Pretty Poison opens with a nervous-looking man named Dennis Pitt (Anthony Perkins) watching a group of high school cheerleaders practicing on a field.  His attention is focused on one cheerleader in particular, the blonde Sue Ann Stepanek (Tuesday Weld).  Even before the opening credits have ended, the film has established a familiar dynamic.  Sue Ann is the fresh-faced example of small town American innocence.  Dennis is the type of creepy older guy that every girl has had to deal with at some point in her life.  (When I was in high school, there were always guys like Dennis hanging out around the mall.  When I was in college, the Dennis Pitts of the world were the guy who still hung out around the dorms even though they hadn’t been a student in a decade.)

Having established this dynamic early on, Pretty Poison spends the rest of its running time turning that dynamic upside down.

Dennis has recently been released from a mental hospital.  Under the watchful eye of his parole officer (John Randolph), Dennis gets a mind-numbingly dull job at a local mill and tries to live a normal life.  When Dennis finally does get a chance to talk to Sue Anne, he lies to her and tells her that he’s a secret agent and that he’s in town on a mission.  Sue Anne responds to Dennis’s awkward flirting and soon, she’s accompanying him on his “missions.”  During one such mission near the mill, they’re spotted by a security guard.  Sue Anne responds by enthusiastically murdering him.

Yes, the cheerleader’s a sociopath.

Sue Anne’s tyrannical mother (Beverly Garland) does not approve of her relationship with Dennis.  Sue Anne wants her mother out of the way and she expects her secret agent boyfriend to help her out…

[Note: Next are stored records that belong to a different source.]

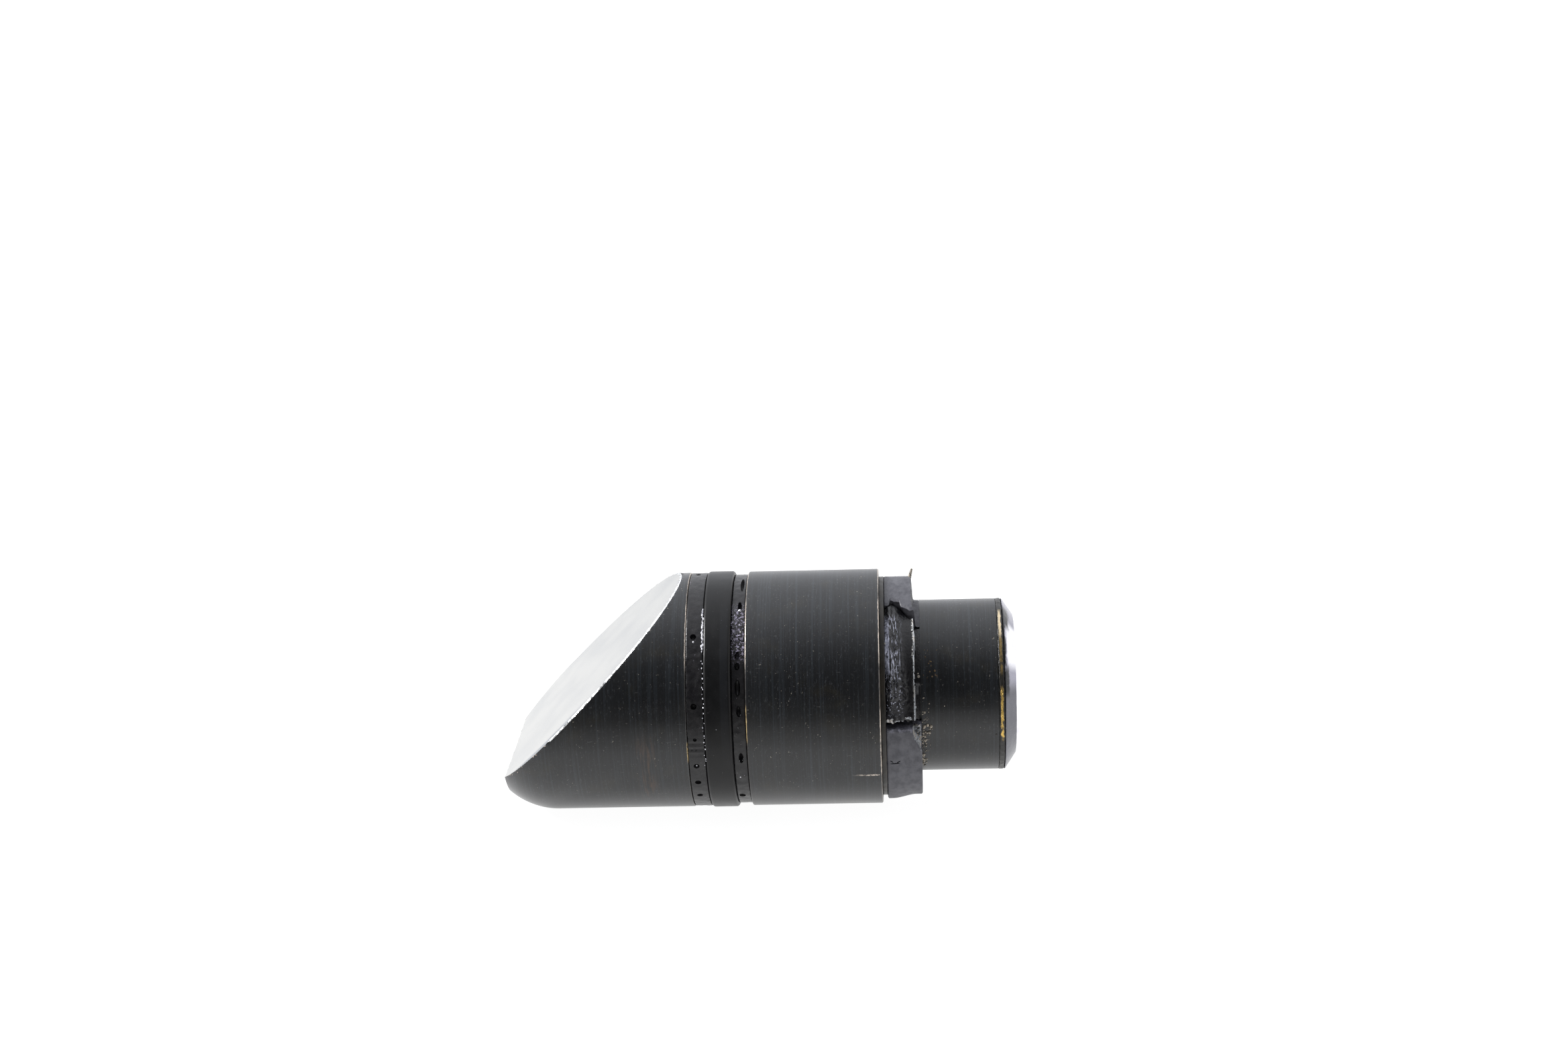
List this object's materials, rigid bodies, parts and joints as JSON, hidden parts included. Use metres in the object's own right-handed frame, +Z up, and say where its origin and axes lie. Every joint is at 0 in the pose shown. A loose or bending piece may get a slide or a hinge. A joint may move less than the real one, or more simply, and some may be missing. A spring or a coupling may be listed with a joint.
{
  "type": "wedge-nosed locking plunger",
  "caption": "Cylindrical steel locking plunger with a slanted wedge nose, sealed guide land, rubber bumper at its shoulder, plain shank and a sprung domed thrust button.",
  "frame": {"origin": "on the plunger's axis, at the middle of the cylindrical guide land", "axes": "+X along the axis from nose to thrust button, +Z up so that the slanted nose face looks up and forward (towards -X and +Z), +Y to the far side"},
  "size_m": [0.0492, 0.0222, 0.0222],
  "materials": {
    "black_steel": "turned steel with black oxide, bare ground wedge face",
    "backup_ring": "dark aged plastic",
    "seal_rubber": "smooth nitrile rubber",
    "washer_steel": "dark brownish steel",
    "bumper_rubber": "cracked matte rubber",
    "brass": "dull brass",
    "bare_steel": "bare turned steel",
    "polished_steel": "polished hard steel",
    "spring_steel": "drawn spring wire"
  },
  "bodies": {
    "plunger": {"plunger_body": "black_steel", "front_backup_ring": "backup_ring", "o_ring": "seal_rubber", "rear_backup_ring": "backup_ring", "shoulder_washer": "washer_steel", "bumper_upper_segment": "bumper_rubber", "bumper_front_segment": "bumper_rubber", "bumper_lower_segment": "bumper_rubber", "brass_ring": "brass", "retaining_collar": "bare_steel", "spring_seat": "bare_steel", "button_spring": "spring_steel"},
    "button": {"thrust_button": "polished_steel", "button_seal": "seal_rubber"}
  },
  "joints": [
    {"name": "button_slide", "type": "slide", "parent": "plunger", "child": "button", "axis": [-1, 0, 0], "range_m": [0, 0.001], "stiffness_N_per_m": 4800, "springref_m": -0.0025, "deforming": ["button_spring"]}
  ]
}
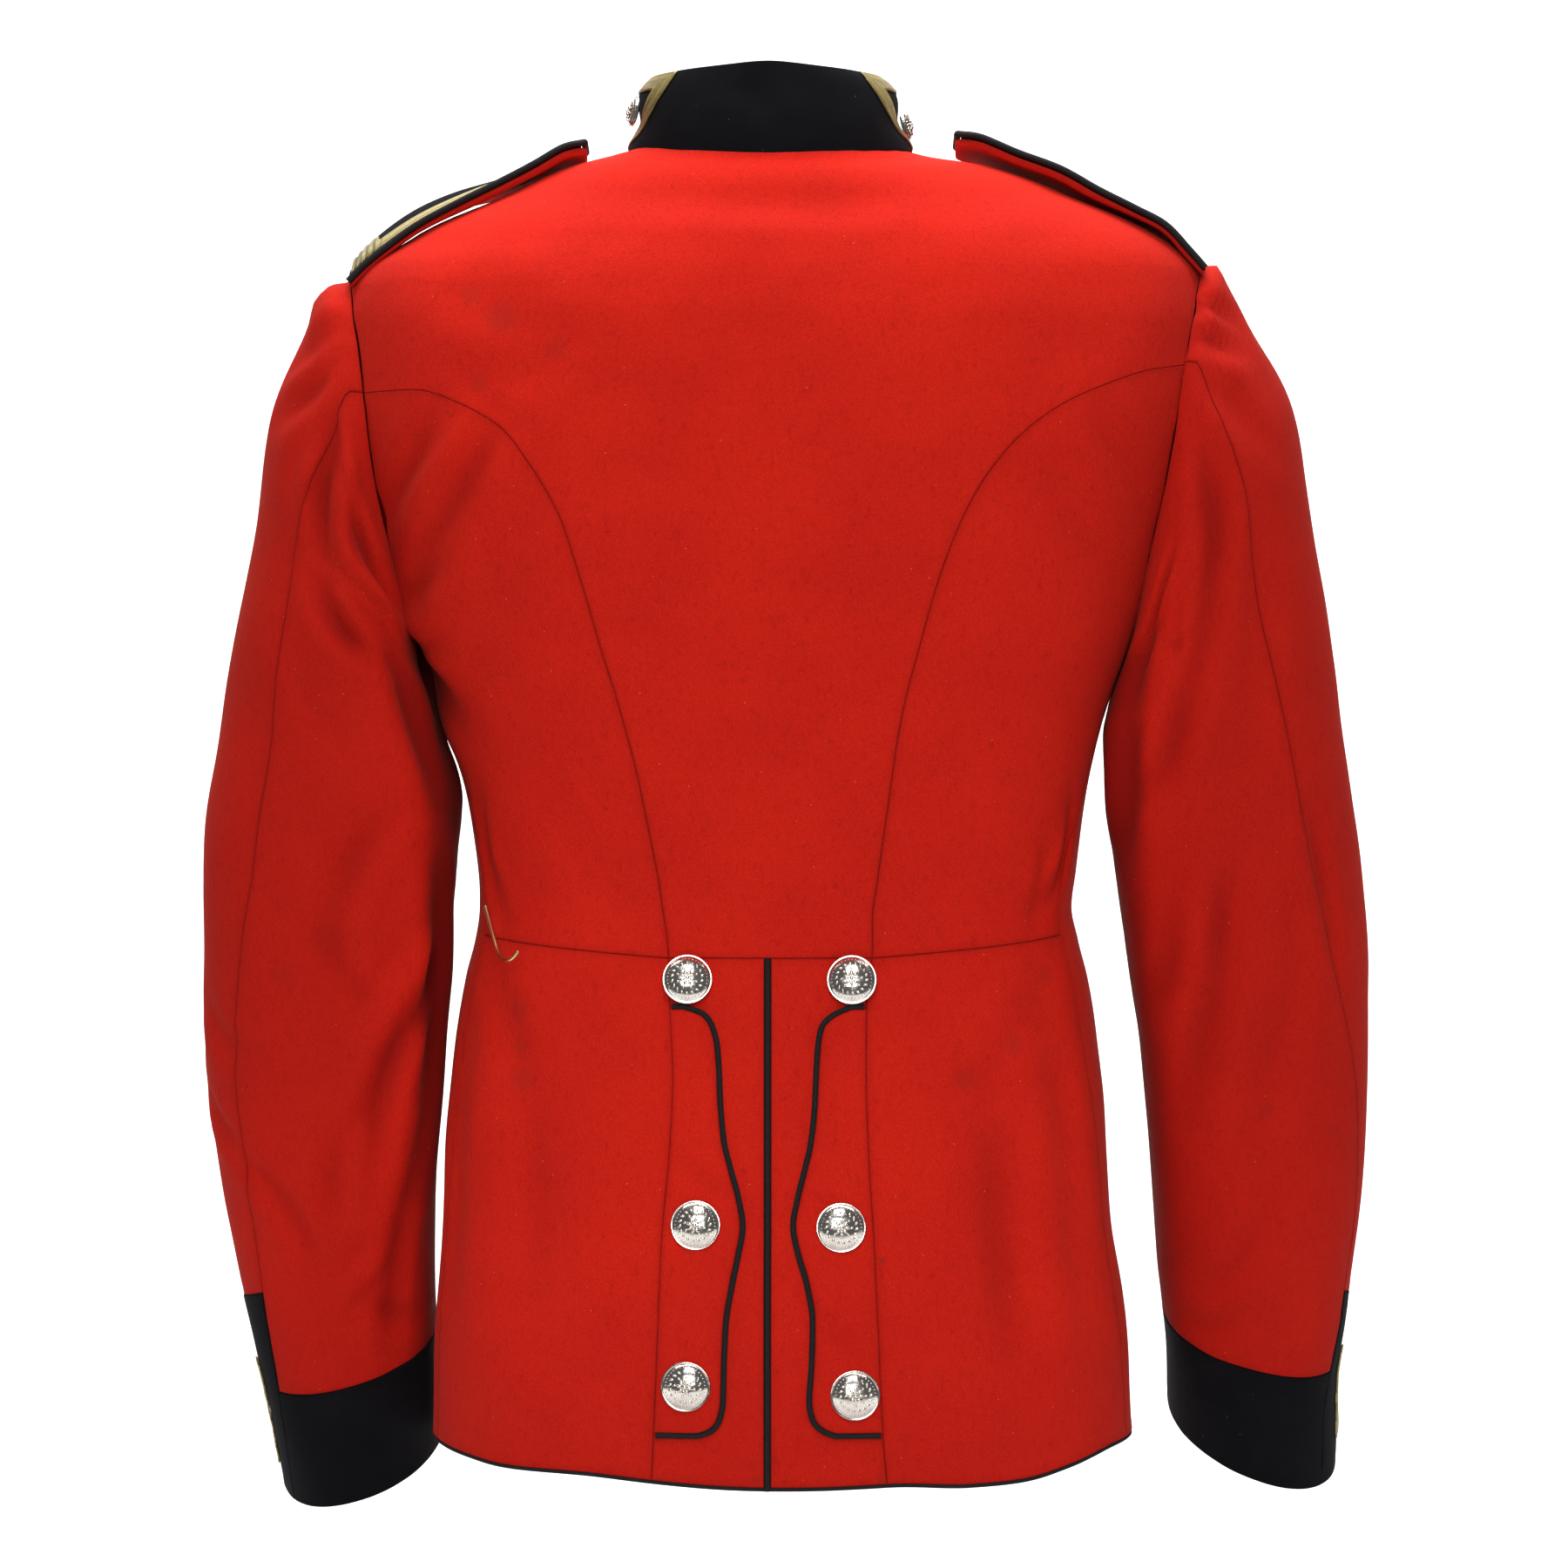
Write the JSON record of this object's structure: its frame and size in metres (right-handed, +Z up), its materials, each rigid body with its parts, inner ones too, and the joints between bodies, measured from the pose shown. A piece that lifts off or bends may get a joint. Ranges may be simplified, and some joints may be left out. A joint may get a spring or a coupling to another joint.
{
  "type": "military dress tunic",
  "caption": "Hip-length dress tunic, filled out as worn and hollow, with stand collar, shoulder straps, set-in sleeves with cuffs, slashed back skirts, lace, piping and domed buttons.",
  "frame": {"origin": "In the middle of the neck opening, at the height of the nape, where the wearer's neck and shoulders hold the tunic.", "axes": "+Z up along the body, +X to the wearer's left, -Y to the wearer's front and +Y to the back."},
  "size_m": [0.6095, 0.2546, 0.75],
  "materials": {
    "red_cloth": "felted wool melton, matt with a soft sheen",
    "black_cloth": "felted navy-black wool, matt",
    "black_piping": "corded black wool piping, matt",
    "gold_lace": "ribbed woven metal-thread lace, satin",
    "silver_button": "polished silver plate",
    "brass_wire": "polished brass wire"
  },
  "bodies": {
    "root": {"back": "red_cloth", "back_button_low_left": "silver_button", "back_button_low_right": "silver_button", "back_button_middle_left": "silver_button", "back_button_middle_right": "silver_button", "back_button_waist_left": "silver_button", "back_button_waist_right": "silver_button", "belt_hook": "brass_wire", "centre_skirt_left": "red_cloth", "centre_skirt_right": "red_cloth", "collar": "black_cloth", "collar_button_left": "silver_button", "collar_button_right": "silver_button", "collar_lace_left": "gold_lace", "collar_lace_right": "gold_lace", "cuff_lace_left": "gold_lace", "cuff_lace_right": "gold_lace", "forepart_left": "red_cloth", "forepart_right": "red_cloth", "front_button_1": "silver_button", "front_button_2": "silver_button", "front_button_3": "silver_button", "front_button_4": "silver_button", "front_button_5": "silver_button", "front_button_6": "silver_button", "front_button_7": "silver_button", "front_button_8": "silver_button", "front_piping": "black_piping", "hem_piping_left": "black_piping", "hem_piping_right": "black_piping", "side_body_left": "red_cloth", "side_body_right": "red_cloth", "side_skirt_left": "red_cloth", "side_skirt_right": "red_cloth", "slash_flap_left": "red_cloth", "slash_flap_right": "red_cloth", "slash_piping_left": "black_piping", "slash_piping_right": "black_piping", "strap_button_left": "silver_button", "strap_button_right": "silver_button", "strap_lace_left": "gold_lace", "strap_lace_right": "gold_lace", "strap_left": "black_cloth", "strap_lining_left": "red_cloth", "strap_lining_right": "red_cloth", "strap_piping_left": "black_piping", "strap_piping_right": "black_piping", "strap_right": "black_cloth", "top_cuff_left": "black_cloth", "top_cuff_right": "black_cloth", "top_sleeve_left": "red_cloth", "top_sleeve_right": "red_cloth", "under_cuff_left": "black_cloth", "under_cuff_right": "black_cloth", "under_sleeve_left": "red_cloth", "under_sleeve_right": "red_cloth", "vent_piping": "black_piping"}
  },
  "joints": []
}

Pretty Poison is a sharp mix of dark comedy and heightened drama, one that gets progressively darker as it progresses.  From the minute the film first shows Sue Anne intensely practicing on that field while Dennis watches her, it’s pretty obvious that the film was meant to be an allegory for American society in 1968.  Sue Anne is the perfect, all-American cheerleader who kills people because she can.  Dennis is the neurotic outsider who knows that he’ll never be able to get anyone to believe the truth.

And it all works, largely because both Anthony Perkins and Tuesday Weld are so well-cast.  It is, of course, impossible to watch Perkins without first thinking about Psycho but he actually manages to make Dennis into a very different character from Norman Bates.  If Norman was a psycho who, at first sight, looked like an innocent, Dennis is an innocent who, at first sight, looks like a psycho.  Tuesday Weld, meanwhile, turns Sue Anne into a disturbingly plausible killer, the type who, within minutes, can alternate between moodiness and giddiness, all the while squealing with orgasmic joy while bashing in someone’s head.

Tuesday Weld may hate Pretty Poison but it’s still a pretty good movie.